Dataframes and DAGs.
The dataframe is a bit weird one when it comes to beint inate or sensitive. While it should be possible to at least have column level granularity on the sensitivity of a dataframe, possibly even finer, and while this could allow inline functions to transform a sensitive dataframe that won't get implicitly captured into a transformed dataframe without sensitive columns that can be implicitly captured, we are trying to keep the language small for now, and the price of fine grained tainting seems a bit to high for avoiding explicit capture needs for edge cases.
As such dataframes follow the same rule as scalars. A dataframe built from partially sensitive data will be considered sensitive unless all columns are of a type that is implicitly inert like uint8 or boolean.

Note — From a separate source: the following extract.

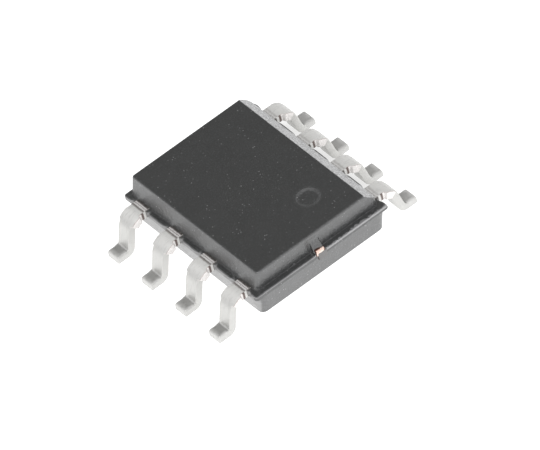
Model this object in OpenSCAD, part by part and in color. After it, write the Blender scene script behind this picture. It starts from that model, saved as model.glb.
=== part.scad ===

For home-grown DAGs the same goes. If one leaf node is sensitive, the entire DAG is sensitive.
Coming up
In this post we looked at potentially sensitive data in immutables, and at the how and why of the now planned InnuenDo VaultFS and how it should integrate with the Merg-E runtime. We discussed vault usage, the modifier inert and yet another use for the hazardous modifier.
I'll need at least one more post to talk about parallelism models, and possibly a few more.